The emperor and his minnows know that in Banana republics everything is possible. After truncating their mandate, the expired legislators decided to do a few heretical things. They elongated the expiring tenures of local government chairmen in the state. For every act of lawlessness they legislated, the courts were besieged anew. The end result is the police have sealed local government councils ostensibly to prevent further bloodshed.
Along the line and behind the scenes, some self-appointed elders will start talking about reconciliation “because in the presence of sufficient rancour, no development can take place.” That’s the popular jejune refrain. The idea will be to sacrifice truth and justice so that some diabolical peace that favours and cuddles savage gangsterism can reign.

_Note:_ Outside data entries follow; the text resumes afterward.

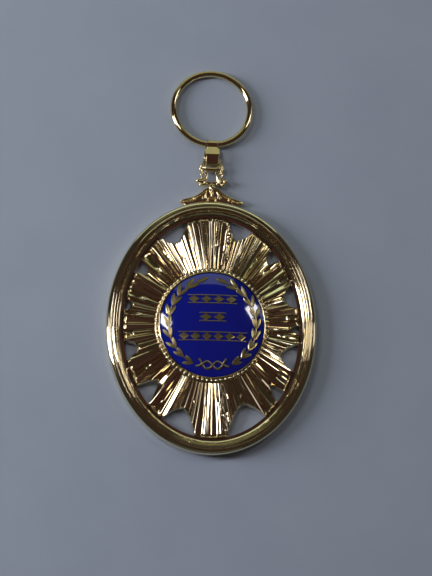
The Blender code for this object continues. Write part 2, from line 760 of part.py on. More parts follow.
def make_ornament(row, parts):
    """A row of ridged lozenges joined by a fine rule. It is lofted along X through five-sided sections, two
    points on its back and three on its face."""
    length = row["length"] * ENAMEL_WIDTH
    pitch = length / row["lozenges"]
    y = row["place"] * ENAMEL_HEIGHT / 2
    stations = [(-length / 2, RULE_WIDTH / 2)]
    for i in range(row["lozenges"]):
        left = -length / 2 + i * pitch
        for point in rows(LOZENGE_COLUMNS, LOZENGE_ROWS):
            half = max(point["half_height"] * LOZENGE_HEIGHT, RULE_WIDTH / 2)
            stations.append((left + point["along"] * pitch, half))
    stations.append((length / 2, RULE_WIDTH / 2))

    def build(work):
        sections = []
        for x, half in stations:
            edge = INLAY_HEIGHT / 2
            corners = ((-half, 0), (half, 0), (half, edge), (0, INLAY_HEIGHT), (-half, edge))
            sections.append([work.verts.new((x, y + across, up)) for across, up in corners])
        bridge_rings(work, sections)
        work.faces.new(sections[0])
        work.faces.new(sections[-1])

    ornament = add_object(row["name"], mesh_from(row["name"], build), parts)
    lay_on_dome(ornament.data)
    return ornament


def make_bail(parts, helpers):
    """A strip that wraps the eye's bar and the ring's wire. Its side view is a closed belt, and its width is
    then cut to the strap's outline."""

    def belt(bar_radius, wire_radius):
        lean = math.asin((wire_radius - bar_radius) / BAIL_REACH)
        points = []
        for i in range(FOLD_STEPS + 1):
            turn = -math.pi / 2 - lean + (math.pi + 2 * lean) * i / FOLD_STEPS
            points.append((BAIL_REACH + wire_radius * math.cos(turn), wire_radius * math.sin(turn)))
        for i in range(FOLD_STEPS + 1):
            turn = math.pi / 2 + lean + (math.pi - 2 * lean) * i / FOLD_STEPS
            points.append((bar_radius * math.cos(turn), bar_radius * math.sin(turn)))
        return points

    outside = belt(BAR_FOLD, WIRE_FOLD)
    inside = belt(BAR_FOLD - BAIL_STRIP, WIRE_FOLD - BAIL_STRIP)

    def build(work):
        loops = []
        for x in (-BAIL_WIDTH, BAIL_WIDTH):
            for outline in (outside, inside):
                loops.append([work.verts.new((x, y, z)) for y, z in outline])
        near_out, near_in, far_out, far_in = loops
        bridge_rings(work, [near_in, near_out, far_out, far_in, near_in])

    bail = add_object("bail", mesh_from("bail", build), parts)
    bail.location = (0, BAR_Y, HANG_LEVEL)
    shoulder = BAR_FOLD + BAIL_SHOULDER
    neck = BAIL_REACH - RING_WIRE / 2 - SWING_GAP
    side = [
        (BAIL_FOOT_WIDTH / 2, -2 * BAR_FOLD),
        (BAIL_FOOT_WIDTH / 2, shoulder),
        (BAIL_WIDTH / 2, shoulder + BAIL_TAPER),
        (BAIL_WIDTH / 2, neck - BAIL_TAPER),
        (BAIL_TOP_WIDTH / 2, neck),
        (BAIL_TOP_WIDTH / 2, BAIL_REACH + 2 * WIRE_FOLD),
    ]
    outline = side + [(-x, y) for x, y in reversed(side)]
    plan = prism("bail_plan", outline, -2 * WIRE_FOLD, 2 * WIRE_FOLD, helpers)
    plan.location = bail.location
    boolean(bail, as_helper(plan), "INTERSECT")
    return bail


def make_ring(parts):
    """A round wire ring whose origin is in its wire inside the bail. Its far side lies on the rest plane."""
    bpy.ops.mesh.primitive_torus_add(
        major_radius=RING_RADIUS,
        minor_radius=RING_WIRE / 2,
        major_segments=RING_STEPS,
        minor_segments=WIRE_STEPS,
    )
    ring = adopt("ring", parts)
    ring.data.transform(Matrix.Translation((0, RING_RADIUS, 0)))
    ring.location = (0, WIRE_Y, HANG_LEVEL)
    ring.rotation_euler = (-RING_TILT, 0, 0)
    return ring


def main():
    clear_scene()
    parts = new_collection("judges_badge")
    helpers = new_collection("helpers")
    gilt = material("polished gilt", GILT, 0.14, 1.0)
    ring_gilt = material("ring gilt", RING_GILT, 0.10, 1.0)
    inlay = material("inlay gold", INLAY_GILT, 0.35, 1.0)
    enamel = material("blue enamel", BLUE, 0.06, 0.0)
    finishes = [
        (make_frame(parts, helpers), gilt),
        (make_sunburst(parts, helpers), gilt),
        (make_bezel(parts), gilt),
        (make_enamel(parts), enamel),
        (make_wreath(parts, helpers), inlay),
        (make_bail(parts, helpers), ring_gilt),
        (make_ring(parts), ring_gilt),
    ]
    for row in rows(ROW_COLUMNS, ROWS):
        finishes.append((make_ornament(row, parts), inlay))
    for obj, finish in finishes:
        obj.data.materials.clear()
        obj.data.materials.append(finish)
        smooth(obj, 30)


main()
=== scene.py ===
# %% [markdown]
# # A gilt judge's badge
#
# The badge lies on its back: an oval moulded frame, a pierced sunburst plate inside it, a beaded bezel that
# holds a domed blue enamel disc, and a cast finial that carries a strap bail and a plain ring.
#
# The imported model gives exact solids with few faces. Polished metal shows every facet as a flash, so each
# solid gets a finer piece that stands for it here. The badge's sizes are in millimetres until a mesh is
# made, because its parts are measured in tenths of a millimetre.

import math

import bmesh
import bpy
import numpy as np
from mathutils import Matrix, Vector


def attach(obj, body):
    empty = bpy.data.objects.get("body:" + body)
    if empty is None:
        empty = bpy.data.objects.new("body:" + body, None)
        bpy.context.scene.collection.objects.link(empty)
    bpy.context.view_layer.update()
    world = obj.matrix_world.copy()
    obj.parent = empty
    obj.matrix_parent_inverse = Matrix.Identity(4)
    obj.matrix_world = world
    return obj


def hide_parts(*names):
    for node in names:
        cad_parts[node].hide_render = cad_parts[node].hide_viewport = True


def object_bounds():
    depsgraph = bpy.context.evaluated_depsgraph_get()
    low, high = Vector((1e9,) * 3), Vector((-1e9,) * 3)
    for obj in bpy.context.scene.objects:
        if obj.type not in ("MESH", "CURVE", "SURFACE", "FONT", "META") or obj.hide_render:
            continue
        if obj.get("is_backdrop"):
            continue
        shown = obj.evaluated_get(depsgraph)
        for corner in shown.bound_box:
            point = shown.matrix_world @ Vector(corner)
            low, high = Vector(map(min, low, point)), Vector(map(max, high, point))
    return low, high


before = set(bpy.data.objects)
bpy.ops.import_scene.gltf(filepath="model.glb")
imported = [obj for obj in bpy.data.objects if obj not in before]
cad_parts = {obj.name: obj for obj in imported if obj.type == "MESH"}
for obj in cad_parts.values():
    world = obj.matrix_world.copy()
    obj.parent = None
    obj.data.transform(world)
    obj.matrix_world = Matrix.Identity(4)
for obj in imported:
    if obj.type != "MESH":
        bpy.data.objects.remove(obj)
CAD_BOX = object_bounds()
MM = 0.001

# %% [markdown]
# ## Camera
#
# The photograph was taken from about 40 cm, leaning a little towards the foot of the badge and a little to
# its left. That can be read from the ring, which is a true circle but looks 4 % flatter than it is wide.
# The camera is placed from those angles, so its place can be changed without hunting for coordinates.

# %% Camera
DISTANCE = 400 * MM
LEAN_DOWN = math.radians(15.9)
LEAN_LEFT = math.radians(5.5)
ROLL = math.radians(0.10)
TARGET = Vector((1.20, 9.85, 0.0)) * MM
LENS = 105.4

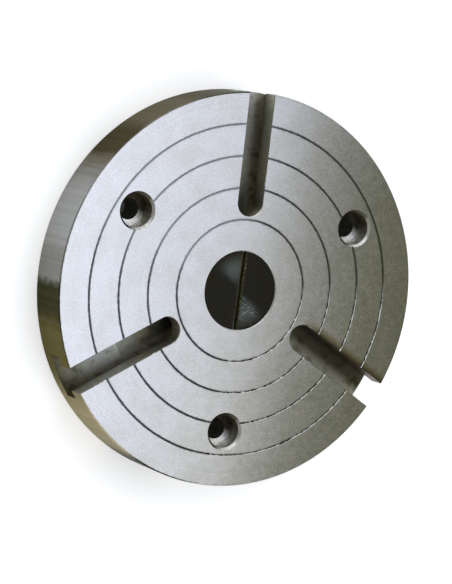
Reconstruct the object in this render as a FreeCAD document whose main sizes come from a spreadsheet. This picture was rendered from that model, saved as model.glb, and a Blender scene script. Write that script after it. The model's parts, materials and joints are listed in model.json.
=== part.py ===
import FreeCAD, Part
import math
import os
import Sketcher

# Lathe chuck backplate, 200 mm across: a turned disc with three T-slots open at the
# rim, four fine ring lines, three counterbored bolt holes and a stepped central bore
# whose wider front end is closed by a blackened steel plug.
# The frame: Z up out of the working face, origin at the centre of the back face,
# first T-slot along +Y. Sizes in millimetres, angles in degrees.

SHEET = "Dimensions"

DIMENSIONS = [
    ("plate_diameter", 200, "outside diameter of the plate"),
    ("plate_thickness", 27, "back face to working face"),
    ("rim_break", 0.6, "chamfer on both edges of the rim"),
    ("bore_diameter", 35, "central bore, open to the back"),
    ("plug_seat_diameter", 40, "wider front end of the bore, which holds the plug"),
    ("plug_seat_depth", 12.5, "working face to the shoulder under the plug"),
    ("bore_break", 0.5, "chamfer on both mouths of the bore"),
    ("slot_count", 3, "T-slots, evenly spaced"),
    ("slot_width", 14, "neck of the T-slot"),
    ("neck_depth", 9.5, "working face to the shoulder under the neck"),
    ("undercut_width", 23.5, "wide part of the T-slot"),
    ("undercut_height", 9.5, "shoulder to the slot floor"),
    ("slot_tip_radius", 37.6, "plate centre to the inner tip of the neck"),
    ("slot_break", 0.3, "chamfer along the slot mouth"),
    ("cutter_overrun", 6, "how far the slot cuts run past the rim"),
    ("bolt_count", 3, "bolt holes, halfway between the slots"),
    ("bolt_circle_diameter", 144, "pitch circle of the bolt holes"),
    ("bolt_hole_diameter", 11, "clearance hole for a 10 mm bolt"),
    ("counterbore_diameter", 17, "seat of the bolt head"),
    ("counterbore_depth", 10.7, "working face to the bolt head seat"),
    ("counterbore_break", 1.2, "chamfer on the counterbore mouth"),
    ("bolt_hole_break", 0.5, "chamfer where the bolt hole leaves the back"),
    ("ring_count", 4, "ring lines on the working face"),
    ("first_ring_radius", 36, "radius of the innermost ring line"),
    ("ring_spacing", 16, "radial step from one ring line to the next"),
    ("ring_line_width", 1.0, "width of a ring line at the face"),
    ("ring_line_depth", 0.8, "depth of a ring line"),
    ("plug_recess", 0.5, "plug face below the working face"),
    ("plug_break", 0.4, "chamfer on both edges of the plug"),
    ("saw_cut_width", 1.2, "cut across the plug face"),
    ("saw_cut_depth", 3, "depth of that cut"),
    ("saw_cut_break", 0.5, "chamfer along that cut"),
    ("saw_cut_turn", -1.35, "angle from the first slot's line to the cut"),
]


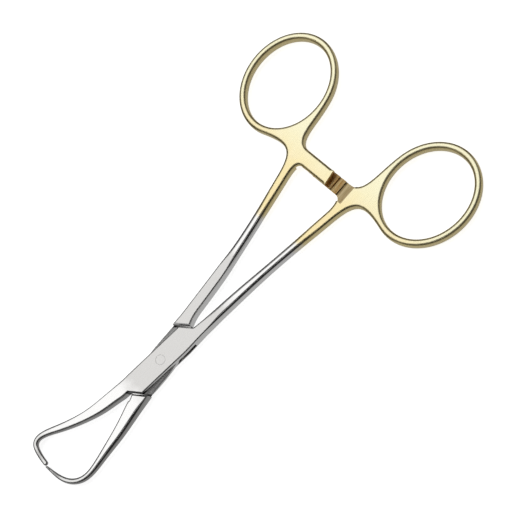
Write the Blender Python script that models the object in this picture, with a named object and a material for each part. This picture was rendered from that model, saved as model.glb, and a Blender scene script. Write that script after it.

Once such an arrangement is procured or manufactured, the emperor dressed in another expensive but ill-fitting denim robe can dance drunkenly with his stooges and celebrate in hedonism the triumph of brigandage to the cheer of a section of the peasantry howling their addiction to servitude and pumping fists. Before a pyrrhic victory, there will be a phoney performance. Some nobles have folded their hands. Their idea of nobility is that there is no honour amongst thieves. So those who have lived by the sword should die in the hands of highway robbers. That way, they can endorse state capture without feeling the pangs of cowardice. This hesitation to stand for the truth only happens to protect some political deity against scrutiny and moral accountability. If some carnivorous entities decide to reform this democracy entirely, journalists and students would be expected, once again, to risk their lives for collective freedom.
Basic truth-telling rather than magomago and wuruwuru will save the country many troubles.